Task goal
Write out exactly the lines between the line containing "extrude(amount=clamp_ring_height)" and the line containing "if empty is", including both of those lines, and nothing more.

Source excerpt
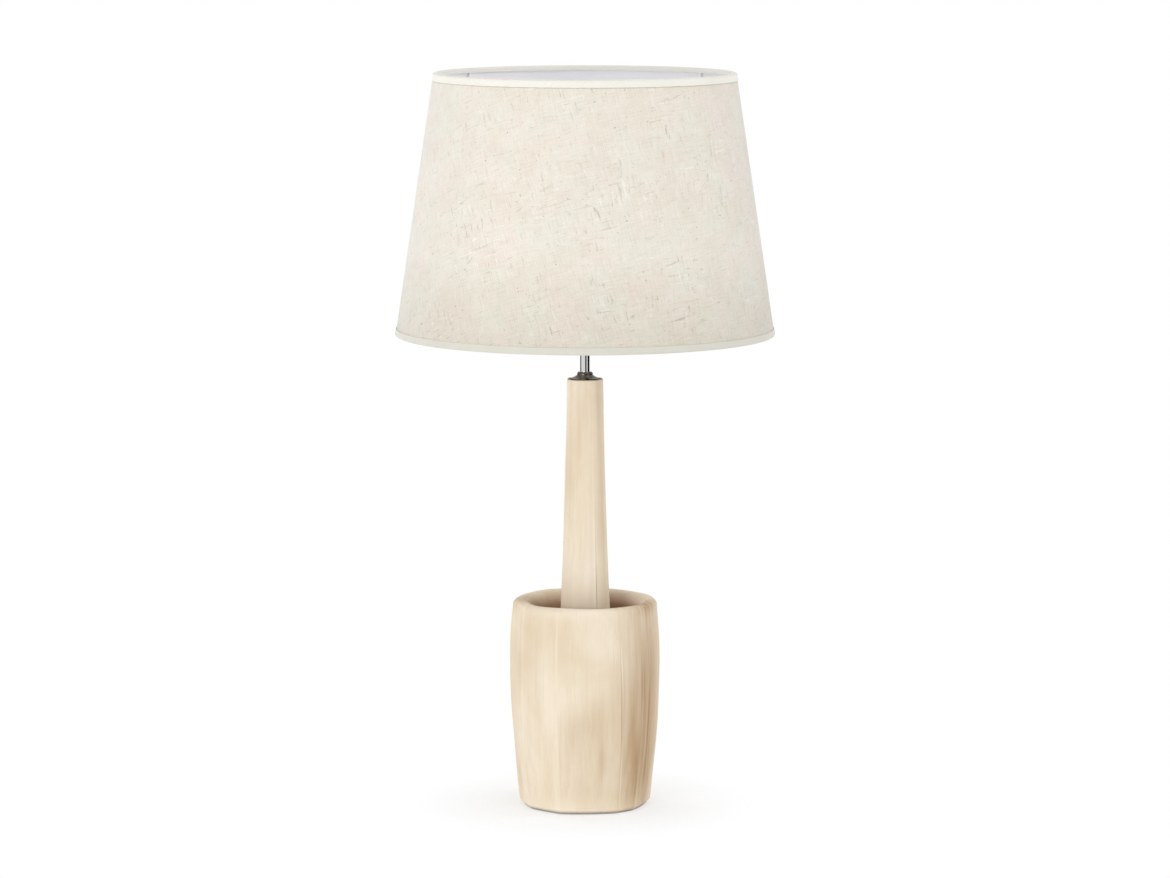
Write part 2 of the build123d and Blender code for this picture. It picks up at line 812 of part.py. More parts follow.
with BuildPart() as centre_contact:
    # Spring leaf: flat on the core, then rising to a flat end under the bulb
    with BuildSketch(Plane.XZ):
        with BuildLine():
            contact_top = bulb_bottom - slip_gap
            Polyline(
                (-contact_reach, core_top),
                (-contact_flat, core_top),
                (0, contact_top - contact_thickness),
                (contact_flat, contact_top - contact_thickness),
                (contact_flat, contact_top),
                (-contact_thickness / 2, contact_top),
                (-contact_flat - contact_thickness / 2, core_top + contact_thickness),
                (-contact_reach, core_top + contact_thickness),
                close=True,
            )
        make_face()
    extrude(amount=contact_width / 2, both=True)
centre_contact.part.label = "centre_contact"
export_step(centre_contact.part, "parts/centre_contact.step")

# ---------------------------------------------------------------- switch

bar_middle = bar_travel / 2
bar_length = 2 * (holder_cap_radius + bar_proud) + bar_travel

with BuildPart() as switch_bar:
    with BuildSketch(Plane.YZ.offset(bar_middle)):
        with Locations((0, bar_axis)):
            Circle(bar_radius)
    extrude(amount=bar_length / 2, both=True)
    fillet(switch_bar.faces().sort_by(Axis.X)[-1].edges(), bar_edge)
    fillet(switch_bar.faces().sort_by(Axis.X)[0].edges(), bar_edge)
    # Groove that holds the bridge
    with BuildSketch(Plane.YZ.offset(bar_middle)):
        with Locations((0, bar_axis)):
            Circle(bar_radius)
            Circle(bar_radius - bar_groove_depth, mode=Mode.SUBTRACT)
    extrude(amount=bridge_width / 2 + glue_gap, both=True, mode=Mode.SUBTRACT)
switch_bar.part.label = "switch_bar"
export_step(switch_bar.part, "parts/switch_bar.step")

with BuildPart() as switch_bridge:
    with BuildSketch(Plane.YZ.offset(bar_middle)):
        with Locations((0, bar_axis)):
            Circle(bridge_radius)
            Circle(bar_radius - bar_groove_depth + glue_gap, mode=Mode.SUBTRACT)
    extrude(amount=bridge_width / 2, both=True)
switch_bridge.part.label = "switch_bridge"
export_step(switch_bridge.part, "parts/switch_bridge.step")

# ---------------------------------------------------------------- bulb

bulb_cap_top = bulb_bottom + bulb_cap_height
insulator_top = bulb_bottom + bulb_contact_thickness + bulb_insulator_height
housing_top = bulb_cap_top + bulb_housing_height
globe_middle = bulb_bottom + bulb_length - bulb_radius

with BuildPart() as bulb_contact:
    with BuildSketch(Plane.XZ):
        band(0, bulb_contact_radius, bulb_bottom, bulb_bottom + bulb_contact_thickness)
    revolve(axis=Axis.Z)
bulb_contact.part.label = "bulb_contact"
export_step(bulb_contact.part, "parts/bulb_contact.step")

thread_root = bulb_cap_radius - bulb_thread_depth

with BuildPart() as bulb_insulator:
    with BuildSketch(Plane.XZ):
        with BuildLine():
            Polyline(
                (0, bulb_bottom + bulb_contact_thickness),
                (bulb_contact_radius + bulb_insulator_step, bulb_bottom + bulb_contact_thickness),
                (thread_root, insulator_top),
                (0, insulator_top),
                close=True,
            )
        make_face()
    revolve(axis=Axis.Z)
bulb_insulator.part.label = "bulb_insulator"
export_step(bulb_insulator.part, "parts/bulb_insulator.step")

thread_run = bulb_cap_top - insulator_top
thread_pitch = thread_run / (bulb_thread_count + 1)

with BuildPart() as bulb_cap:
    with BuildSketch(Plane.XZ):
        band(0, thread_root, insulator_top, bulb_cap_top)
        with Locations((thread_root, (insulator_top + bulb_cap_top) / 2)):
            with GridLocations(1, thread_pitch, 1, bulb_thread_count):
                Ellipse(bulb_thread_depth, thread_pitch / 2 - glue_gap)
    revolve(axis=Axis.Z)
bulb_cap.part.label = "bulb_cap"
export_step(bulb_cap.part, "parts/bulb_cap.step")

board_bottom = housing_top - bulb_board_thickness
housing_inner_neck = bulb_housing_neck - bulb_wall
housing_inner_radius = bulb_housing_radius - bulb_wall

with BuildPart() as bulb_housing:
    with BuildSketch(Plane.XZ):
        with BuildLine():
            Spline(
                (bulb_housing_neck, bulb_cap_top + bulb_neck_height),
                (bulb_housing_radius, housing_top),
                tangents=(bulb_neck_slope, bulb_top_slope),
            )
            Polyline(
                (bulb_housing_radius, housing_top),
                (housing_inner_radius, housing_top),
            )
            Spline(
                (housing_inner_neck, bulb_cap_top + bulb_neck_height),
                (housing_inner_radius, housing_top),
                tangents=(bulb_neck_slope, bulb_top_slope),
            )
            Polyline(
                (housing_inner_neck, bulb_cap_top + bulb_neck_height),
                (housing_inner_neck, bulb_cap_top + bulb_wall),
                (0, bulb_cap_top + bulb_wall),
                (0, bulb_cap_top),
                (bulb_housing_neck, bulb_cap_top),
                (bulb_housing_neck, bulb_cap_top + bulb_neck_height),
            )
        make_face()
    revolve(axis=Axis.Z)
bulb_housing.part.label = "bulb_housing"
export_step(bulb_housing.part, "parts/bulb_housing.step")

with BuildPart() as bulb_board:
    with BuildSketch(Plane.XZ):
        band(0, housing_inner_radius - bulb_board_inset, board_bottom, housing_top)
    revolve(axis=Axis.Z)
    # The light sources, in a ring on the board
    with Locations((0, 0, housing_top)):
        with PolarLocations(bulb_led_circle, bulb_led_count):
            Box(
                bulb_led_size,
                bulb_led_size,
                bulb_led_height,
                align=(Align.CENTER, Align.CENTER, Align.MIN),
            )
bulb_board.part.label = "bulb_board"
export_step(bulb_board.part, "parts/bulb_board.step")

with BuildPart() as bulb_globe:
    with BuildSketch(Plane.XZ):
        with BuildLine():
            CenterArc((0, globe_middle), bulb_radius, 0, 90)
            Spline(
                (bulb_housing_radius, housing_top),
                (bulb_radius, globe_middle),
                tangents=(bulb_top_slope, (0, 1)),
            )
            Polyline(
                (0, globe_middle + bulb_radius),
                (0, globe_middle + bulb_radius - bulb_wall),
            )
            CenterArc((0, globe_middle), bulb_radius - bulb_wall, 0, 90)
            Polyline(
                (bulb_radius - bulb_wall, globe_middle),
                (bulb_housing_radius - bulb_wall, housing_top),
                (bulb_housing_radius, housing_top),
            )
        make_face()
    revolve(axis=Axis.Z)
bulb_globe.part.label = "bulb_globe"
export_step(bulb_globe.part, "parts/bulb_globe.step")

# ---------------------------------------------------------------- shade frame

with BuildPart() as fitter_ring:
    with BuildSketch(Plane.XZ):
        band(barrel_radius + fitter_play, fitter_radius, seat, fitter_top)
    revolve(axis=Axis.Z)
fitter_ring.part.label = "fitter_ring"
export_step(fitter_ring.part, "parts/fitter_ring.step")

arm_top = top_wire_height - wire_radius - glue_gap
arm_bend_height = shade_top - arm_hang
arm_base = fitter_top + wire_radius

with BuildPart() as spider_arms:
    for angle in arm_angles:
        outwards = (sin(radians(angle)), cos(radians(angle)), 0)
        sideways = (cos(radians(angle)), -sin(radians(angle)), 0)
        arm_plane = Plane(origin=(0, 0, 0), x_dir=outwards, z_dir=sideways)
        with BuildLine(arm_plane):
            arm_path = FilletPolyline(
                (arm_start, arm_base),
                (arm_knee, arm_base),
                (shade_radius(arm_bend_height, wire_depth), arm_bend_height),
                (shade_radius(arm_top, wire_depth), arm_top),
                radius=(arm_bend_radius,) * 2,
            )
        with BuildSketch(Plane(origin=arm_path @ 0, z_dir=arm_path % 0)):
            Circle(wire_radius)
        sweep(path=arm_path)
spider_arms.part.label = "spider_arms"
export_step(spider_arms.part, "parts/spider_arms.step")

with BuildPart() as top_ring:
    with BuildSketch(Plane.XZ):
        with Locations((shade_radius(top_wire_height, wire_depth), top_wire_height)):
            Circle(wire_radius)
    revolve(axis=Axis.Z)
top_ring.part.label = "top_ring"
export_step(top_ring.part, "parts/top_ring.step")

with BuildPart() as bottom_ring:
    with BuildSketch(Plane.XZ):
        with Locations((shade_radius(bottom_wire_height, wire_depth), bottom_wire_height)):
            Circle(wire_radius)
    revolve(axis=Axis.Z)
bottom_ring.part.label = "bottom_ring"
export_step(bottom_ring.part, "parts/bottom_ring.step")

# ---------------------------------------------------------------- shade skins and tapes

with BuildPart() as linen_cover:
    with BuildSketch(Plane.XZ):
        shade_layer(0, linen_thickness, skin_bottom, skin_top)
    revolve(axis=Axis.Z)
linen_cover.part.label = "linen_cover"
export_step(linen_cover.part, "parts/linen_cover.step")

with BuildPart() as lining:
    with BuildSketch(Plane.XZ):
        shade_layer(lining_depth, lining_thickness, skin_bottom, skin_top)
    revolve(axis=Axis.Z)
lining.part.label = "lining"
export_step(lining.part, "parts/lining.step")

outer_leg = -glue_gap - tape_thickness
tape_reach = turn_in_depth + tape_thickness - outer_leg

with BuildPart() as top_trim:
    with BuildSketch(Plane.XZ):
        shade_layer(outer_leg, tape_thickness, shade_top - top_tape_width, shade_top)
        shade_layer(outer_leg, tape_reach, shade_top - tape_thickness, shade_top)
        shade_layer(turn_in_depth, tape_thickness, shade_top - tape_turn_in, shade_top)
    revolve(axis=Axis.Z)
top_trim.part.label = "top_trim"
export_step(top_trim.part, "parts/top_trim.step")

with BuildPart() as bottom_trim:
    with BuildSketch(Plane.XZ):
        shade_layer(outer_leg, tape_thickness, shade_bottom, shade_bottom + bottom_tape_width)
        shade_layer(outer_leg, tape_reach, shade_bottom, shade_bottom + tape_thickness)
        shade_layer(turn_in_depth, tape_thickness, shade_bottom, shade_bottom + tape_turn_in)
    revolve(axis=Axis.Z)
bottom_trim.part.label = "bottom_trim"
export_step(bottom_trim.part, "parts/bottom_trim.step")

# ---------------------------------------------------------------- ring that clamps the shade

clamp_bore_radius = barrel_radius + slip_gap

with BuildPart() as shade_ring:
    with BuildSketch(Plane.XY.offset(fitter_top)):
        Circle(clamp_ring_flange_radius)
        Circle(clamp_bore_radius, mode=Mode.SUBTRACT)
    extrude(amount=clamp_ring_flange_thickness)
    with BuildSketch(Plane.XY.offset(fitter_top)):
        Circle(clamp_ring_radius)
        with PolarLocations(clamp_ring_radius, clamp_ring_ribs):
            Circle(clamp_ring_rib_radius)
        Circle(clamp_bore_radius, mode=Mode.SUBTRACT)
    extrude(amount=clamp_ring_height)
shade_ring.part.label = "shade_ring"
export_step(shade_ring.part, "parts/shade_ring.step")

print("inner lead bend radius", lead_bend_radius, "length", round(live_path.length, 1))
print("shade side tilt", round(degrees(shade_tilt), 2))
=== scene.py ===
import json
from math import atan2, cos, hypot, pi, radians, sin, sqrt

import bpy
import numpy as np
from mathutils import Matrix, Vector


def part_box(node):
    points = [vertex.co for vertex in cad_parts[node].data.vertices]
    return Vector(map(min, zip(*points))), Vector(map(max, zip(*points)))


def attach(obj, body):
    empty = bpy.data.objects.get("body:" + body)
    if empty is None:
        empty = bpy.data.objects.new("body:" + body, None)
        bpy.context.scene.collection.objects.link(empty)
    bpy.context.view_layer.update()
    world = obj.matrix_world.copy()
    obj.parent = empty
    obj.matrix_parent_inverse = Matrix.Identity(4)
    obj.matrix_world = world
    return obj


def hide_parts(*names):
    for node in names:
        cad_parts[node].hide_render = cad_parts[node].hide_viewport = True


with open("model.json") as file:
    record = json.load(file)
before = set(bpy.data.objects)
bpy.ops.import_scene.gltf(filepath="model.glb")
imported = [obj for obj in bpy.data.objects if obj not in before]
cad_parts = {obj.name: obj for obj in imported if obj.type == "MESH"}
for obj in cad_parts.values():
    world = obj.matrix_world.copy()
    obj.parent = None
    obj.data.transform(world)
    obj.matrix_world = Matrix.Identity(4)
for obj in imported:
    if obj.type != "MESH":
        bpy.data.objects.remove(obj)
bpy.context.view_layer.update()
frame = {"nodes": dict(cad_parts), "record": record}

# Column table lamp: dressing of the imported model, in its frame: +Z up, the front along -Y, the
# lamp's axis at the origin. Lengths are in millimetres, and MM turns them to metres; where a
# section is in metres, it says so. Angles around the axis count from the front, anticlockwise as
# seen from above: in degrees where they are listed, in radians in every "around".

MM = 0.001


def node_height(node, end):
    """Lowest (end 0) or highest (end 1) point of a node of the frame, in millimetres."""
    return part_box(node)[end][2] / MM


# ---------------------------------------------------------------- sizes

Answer
    extrude(amount=clamp_ring_height)
shade_ring.part.label = "shade_ring"
export_step(shade_ring.part, "parts/shade_ring.step")

print("inner lead bend radius", lead_bend_radius, "length", round(live_path.length, 1))
print("shade side tilt", round(degrees(shade_tilt), 2))
=== scene.py ===
import json
from math import atan2, cos, hypot, pi, radians, sin, sqrt

import bpy
import numpy as np
from mathutils import Matrix, Vector


def part_box(node):
    points = [vertex.co for vertex in cad_parts[node].data.vertices]
    return Vector(map(min, zip(*points))), Vector(map(max, zip(*points)))


def attach(obj, body):
    empty = bpy.data.objects.get("body:" + body)
    if empty is None:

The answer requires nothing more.